··· RECORDED DATA ···
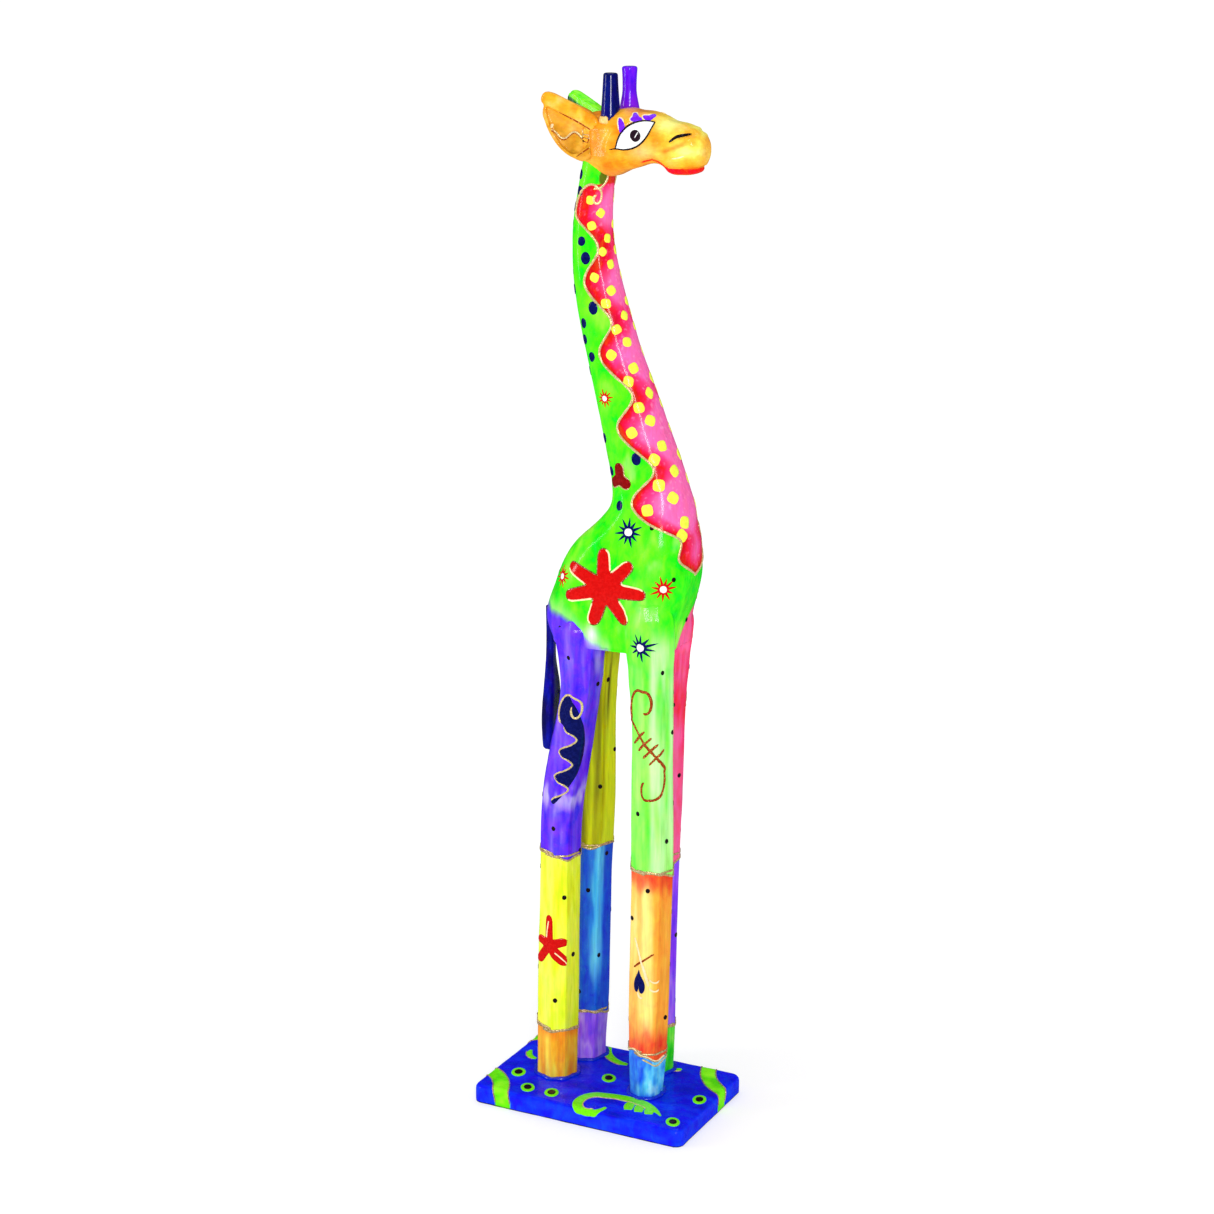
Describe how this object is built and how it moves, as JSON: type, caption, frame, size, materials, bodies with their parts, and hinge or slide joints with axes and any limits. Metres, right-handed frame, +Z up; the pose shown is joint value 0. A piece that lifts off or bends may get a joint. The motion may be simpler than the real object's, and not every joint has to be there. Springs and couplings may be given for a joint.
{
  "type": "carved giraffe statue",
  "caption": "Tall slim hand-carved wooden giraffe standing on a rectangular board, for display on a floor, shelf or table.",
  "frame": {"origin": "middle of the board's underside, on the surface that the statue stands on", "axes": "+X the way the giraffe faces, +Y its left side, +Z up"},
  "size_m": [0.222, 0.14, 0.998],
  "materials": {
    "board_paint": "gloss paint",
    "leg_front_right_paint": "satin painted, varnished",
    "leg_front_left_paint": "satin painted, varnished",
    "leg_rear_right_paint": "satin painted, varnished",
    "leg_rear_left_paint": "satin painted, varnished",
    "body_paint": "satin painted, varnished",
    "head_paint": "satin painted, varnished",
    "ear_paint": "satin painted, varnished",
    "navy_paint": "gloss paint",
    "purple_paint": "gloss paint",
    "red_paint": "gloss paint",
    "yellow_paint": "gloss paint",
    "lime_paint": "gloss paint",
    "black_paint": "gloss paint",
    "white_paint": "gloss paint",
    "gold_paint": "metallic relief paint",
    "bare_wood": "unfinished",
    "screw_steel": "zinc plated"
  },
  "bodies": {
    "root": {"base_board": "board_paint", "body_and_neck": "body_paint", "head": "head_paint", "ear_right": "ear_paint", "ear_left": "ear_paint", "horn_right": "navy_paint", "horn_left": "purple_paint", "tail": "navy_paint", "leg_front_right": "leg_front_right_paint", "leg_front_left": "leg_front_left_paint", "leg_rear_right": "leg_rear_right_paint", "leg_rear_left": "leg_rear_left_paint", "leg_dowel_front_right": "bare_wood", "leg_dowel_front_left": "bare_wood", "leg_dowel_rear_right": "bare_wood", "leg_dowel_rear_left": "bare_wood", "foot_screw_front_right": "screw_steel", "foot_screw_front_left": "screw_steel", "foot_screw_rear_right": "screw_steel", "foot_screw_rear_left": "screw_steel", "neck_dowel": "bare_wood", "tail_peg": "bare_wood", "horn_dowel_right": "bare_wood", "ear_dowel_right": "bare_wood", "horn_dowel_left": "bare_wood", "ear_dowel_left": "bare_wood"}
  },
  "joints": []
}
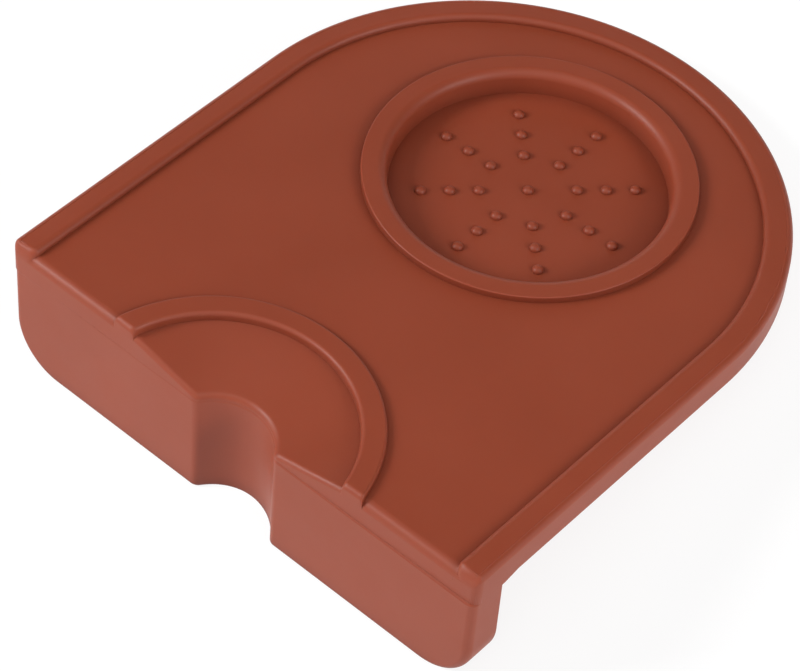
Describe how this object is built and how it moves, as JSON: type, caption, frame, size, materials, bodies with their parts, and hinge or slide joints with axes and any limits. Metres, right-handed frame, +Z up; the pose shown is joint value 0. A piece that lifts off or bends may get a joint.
···
__YOUR INSTRUCTIONS__: Here, the records must be output exactly and in full.

__WRITTEN ANSWER__:
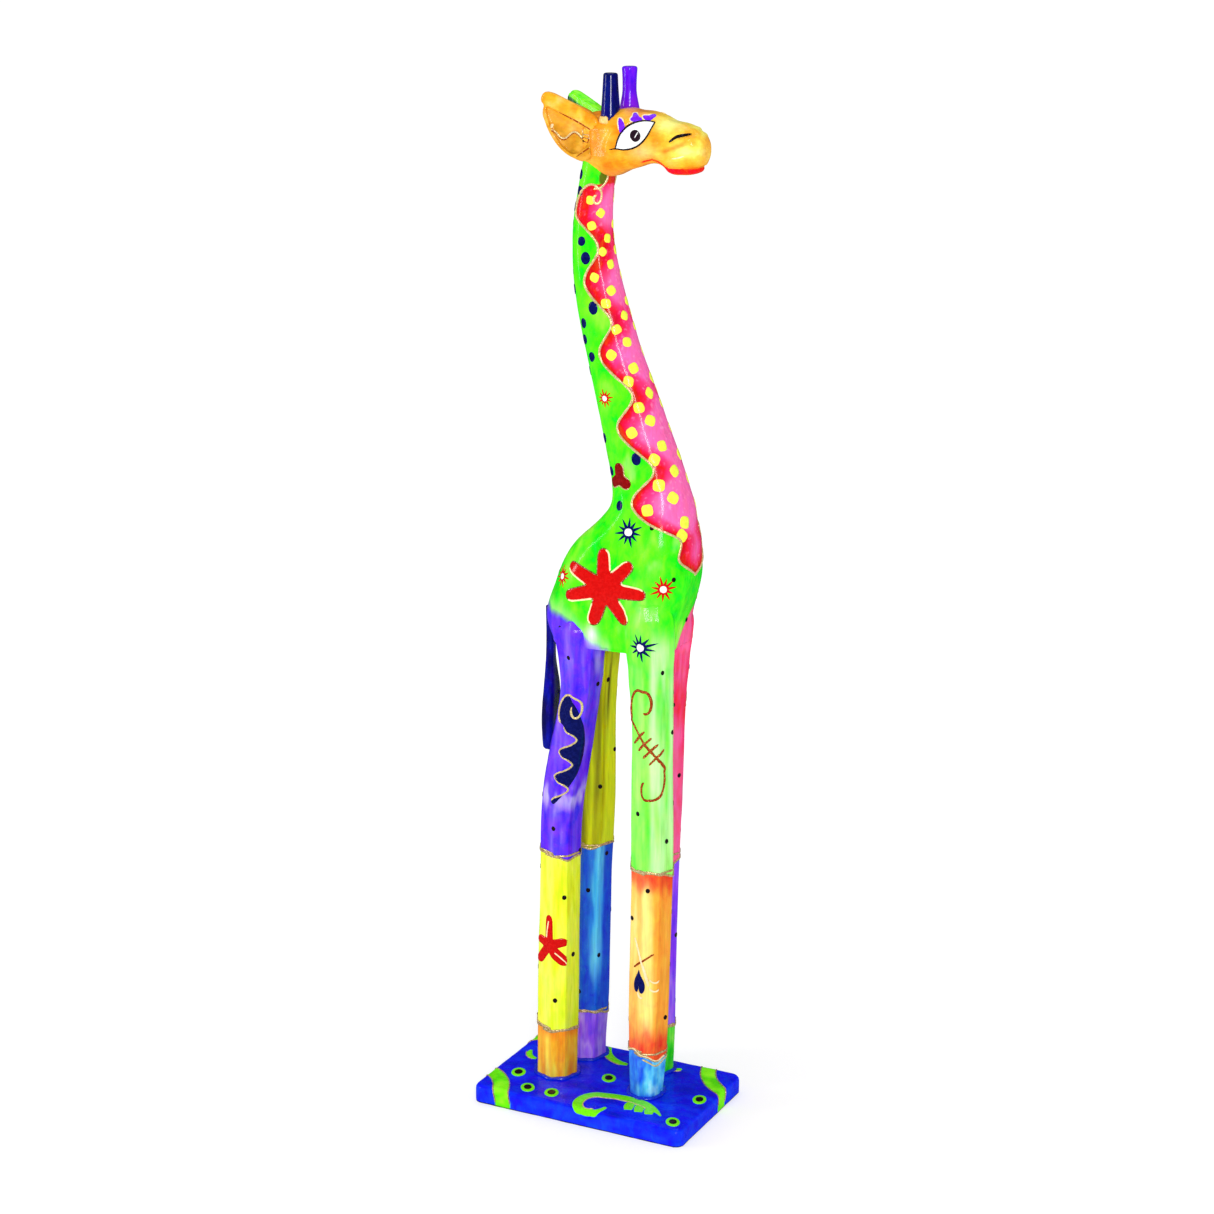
Describe how this object is built and how it moves, as JSON: type, caption, frame, size, materials, bodies with their parts, and hinge or slide joints with axes and any limits. Metres, right-handed frame, +Z up; the pose shown is joint value 0. A piece that lifts off or bends may get a joint. The motion may be simpler than the real object's, and not every joint has to be there. Springs and couplings may be given for a joint.
{
  "type": "carved giraffe statue",
  "caption": "Tall slim hand-carved wooden giraffe standing on a rectangular board, for display on a floor, shelf or table.",
  "frame": {"origin": "middle of the board's underside, on the surface that the statue stands on", "axes": "+X the way the giraffe faces, +Y its left side, +Z up"},
  "size_m": [0.222, 0.14, 0.998],
  "materials": {
    "board_paint": "gloss paint",
    "leg_front_right_paint": "satin painted, varnished",
    "leg_front_left_paint": "satin painted, varnished",
    "leg_rear_right_paint": "satin painted, varnished",
    "leg_rear_left_paint": "satin painted, varnished",
    "body_paint": "satin painted, varnished",
    "head_paint": "satin painted, varnished",
    "ear_paint": "satin painted, varnished",
    "navy_paint": "gloss paint",
    "purple_paint": "gloss paint",
    "red_paint": "gloss paint",
    "yellow_paint": "gloss paint",
    "lime_paint": "gloss paint",
    "black_paint": "gloss paint",
    "white_paint": "gloss paint",
    "gold_paint": "metallic relief paint",
    "bare_wood": "unfinished",
    "screw_steel": "zinc plated"
  },
  "bodies": {
    "root": {"base_board": "board_paint", "body_and_neck": "body_paint", "head": "head_paint", "ear_right": "ear_paint", "ear_left": "ear_paint", "horn_right": "navy_paint", "horn_left": "purple_paint", "tail": "navy_paint", "leg_front_right": "leg_front_right_paint", "leg_front_left": "leg_front_left_paint", "leg_rear_right": "leg_rear_right_paint", "leg_rear_left": "leg_rear_left_paint", "leg_dowel_front_right": "bare_wood", "leg_dowel_front_left": "bare_wood", "leg_dowel_rear_right": "bare_wood", "leg_dowel_rear_left": "bare_wood", "foot_screw_front_right": "screw_steel", "foot_screw_front_left": "screw_steel", "foot_screw_rear_right": "screw_steel", "foot_screw_rear_left": "screw_steel", "neck_dowel": "bare_wood", "tail_peg": "bare_wood", "horn_dowel_right": "bare_wood", "ear_dowel_right": "bare_wood", "horn_dowel_left": "bare_wood", "ear_dowel_left": "bare_wood"}
  },
  "joints": []
}
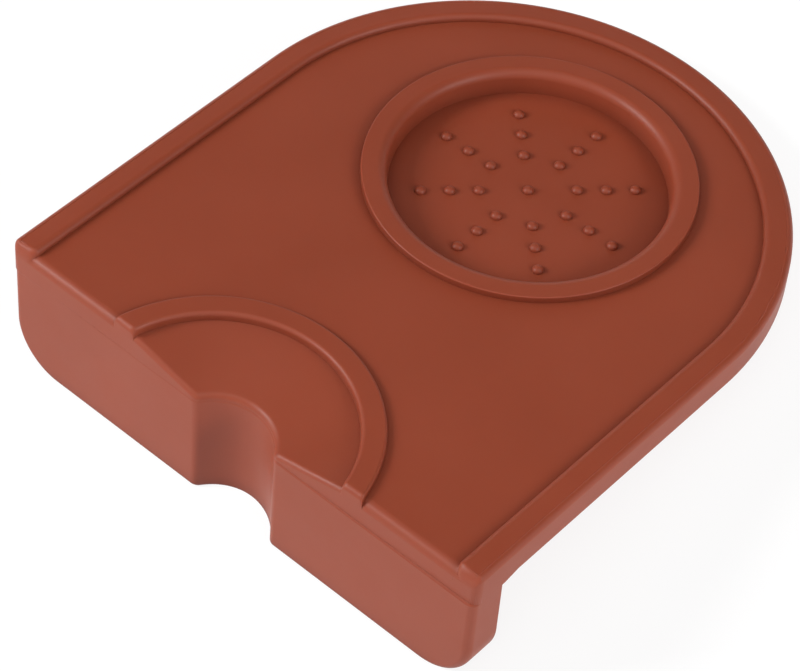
Describe how this object is built and how it moves, as JSON: type, caption, frame, size, materials, bodies with their parts, and hinge or slide joints with axes and any limits. Metres, right-handed frame, +Z up; the pose shown is joint value 0. A piece that lifts off or bends may get a joint.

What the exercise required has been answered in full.